Как отмечалось выше, предпосылкой науки является выделение объективных закономерных ситуаций, получающее опытную апробацию. В Античности этому препятствовала созерцательность, чем объясняется невозможность оформления там эмпирически обоснованной науки. В средневековье препятствием этому служила та же созерцательность, имеющая, правда, в отличие от античности сугубо религиозную, теологическую подоплеку. В связи с этим интересно, что опыт натуральной магии противоречил или, по крайней мере, не состыковывался с религиозно-мистической созерцательностью как некоей идеологической доминантой.

В самом деле: религия в общем смысле представляет попытку культовым способом воздействовать на свободную волю бога с целью достичь каких-то результатов (с принципиальной точки зрения религия есть апелляция к «скрытым параметрам», упрочивающим детерминацию поведения верующих). Уповая на бога и основываясь на вере, религия, естественно, не поставляет гарантий эффективности этих воздействий.

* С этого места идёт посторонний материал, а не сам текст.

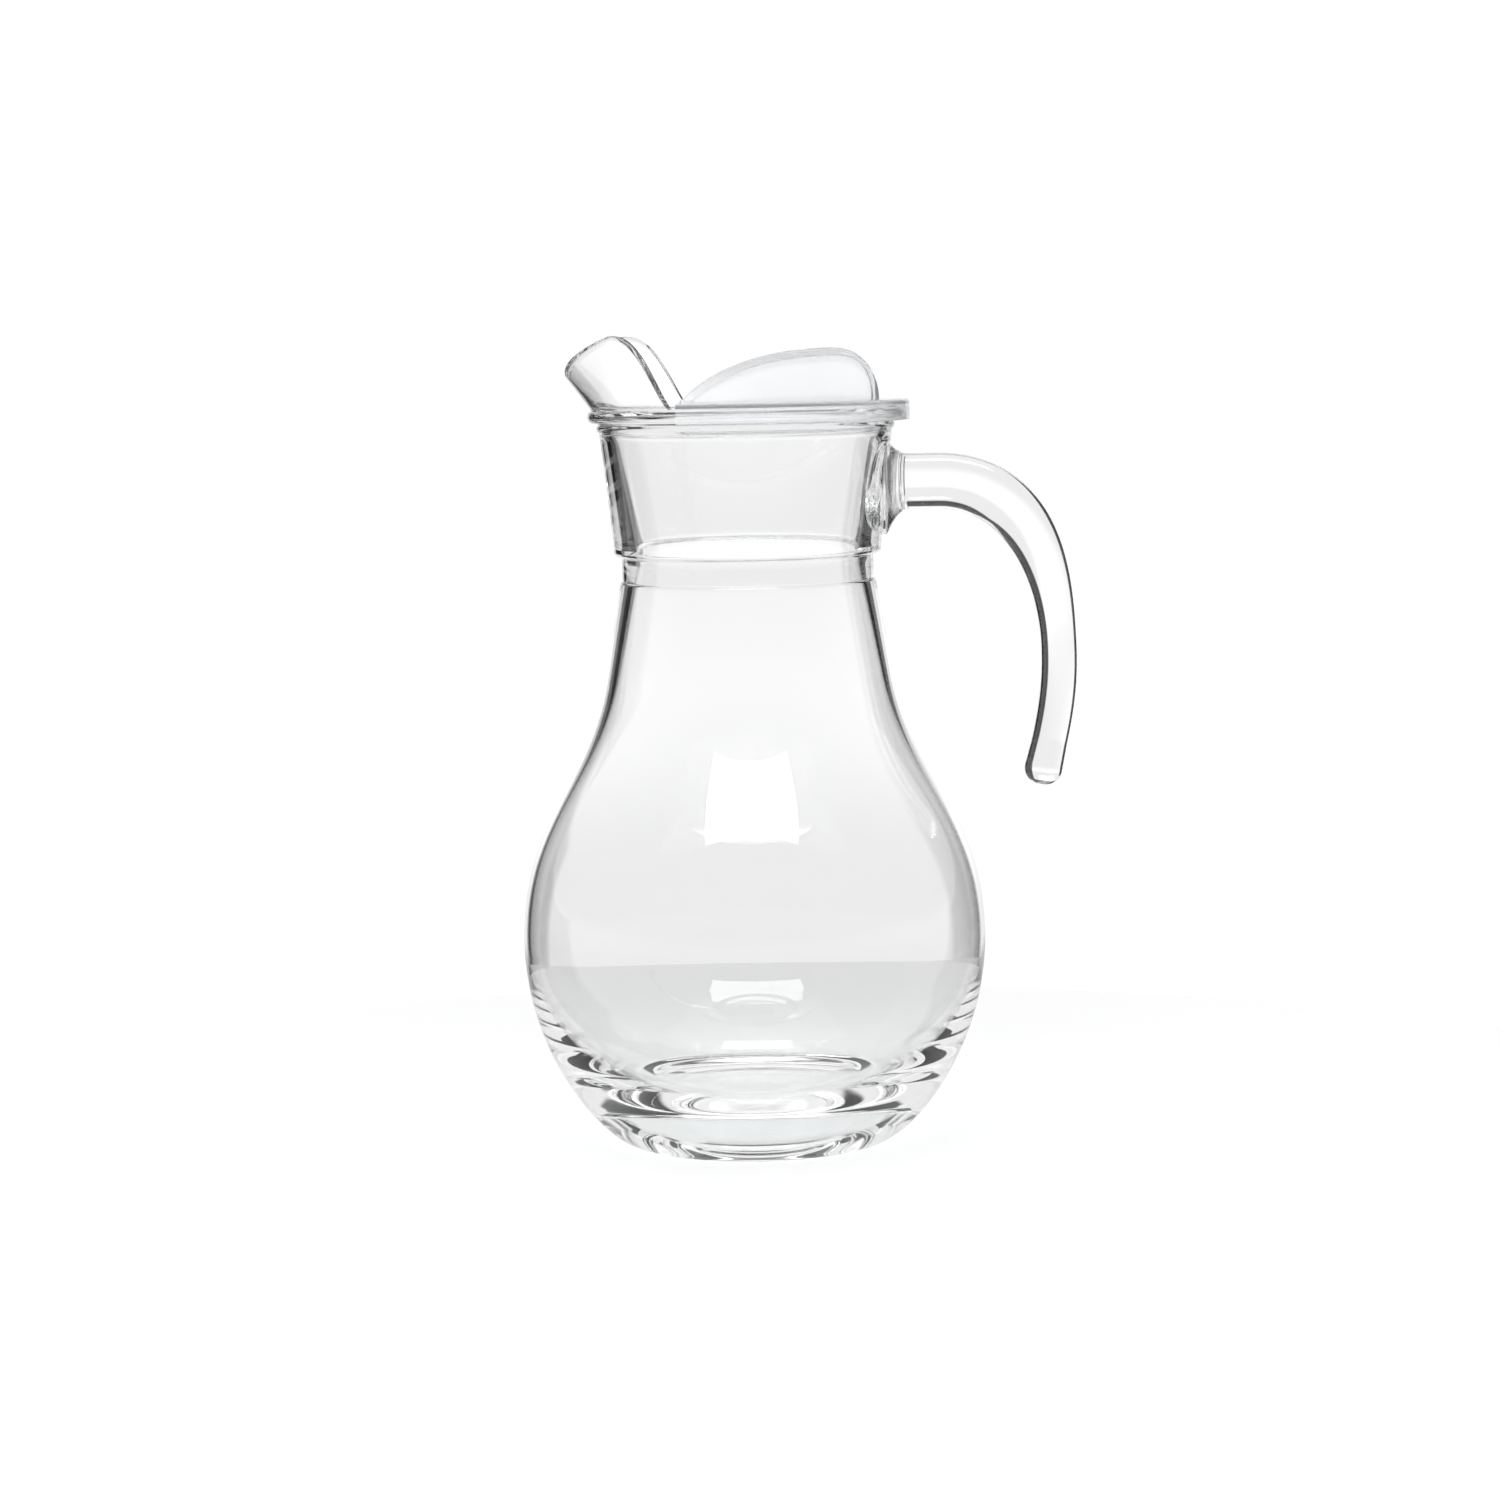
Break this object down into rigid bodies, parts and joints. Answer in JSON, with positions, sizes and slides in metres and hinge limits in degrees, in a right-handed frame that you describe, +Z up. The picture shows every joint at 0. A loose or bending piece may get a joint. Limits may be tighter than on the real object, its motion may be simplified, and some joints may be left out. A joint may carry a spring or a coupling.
{
  "type": "water jug",
  "caption": "Glass table jug with a round belly, a raised pouring spout, a glass handle fixed at its upper end and a press-on plastic lid with a grip.",
  "frame": {"origin": "centre of the flat foot, on the jug's axis, where it stands on the table", "axes": "+Z up along the jug's axis, -X towards the spout, +X towards the handle, +Y away from a viewer who sees the spout on the left and the handle on the right"},
  "size_m": [0.1711, 0.1424, 0.246],
  "materials": {
    "clear_glass": "blown, clear, fire-polished",
    "handle_glass": "pressed, clear, fire-polished",
    "lid_plastic": "translucent, milky, satin"
  },
  "bodies": {
    "jug": {"jug_body": "clear_glass", "handle": "handle_glass"},
    "lid": {"lid": "lid_plastic"}
  },
  "joints": [
    {"name": "lid_lift", "type": "slide", "parent": "jug", "child": "lid", "axis": [0, 0, 1], "range_m": [0, 0.06]}
  ]
}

Подобно религии, натуральная магия также представляет собой попытку воздействовать на бога с целью получить заранее запланированные результаты, однако уповает при этом не на его свободную волю, а на некоторую эмпирическую методику. Поэтому, если религия далека от того, чтобы предполагать ориентацию деятельности на выявление эмпирически обоснованных законов, натуральная магия уже не может не предполагать подобную ориентацию, она отличается от религии эффективным характером, который обеспечивается лишь опытной апробацией абстрактно-мыслительного содержания. Последнее сближает магию с наукой, одновременно разобщая ее с религией.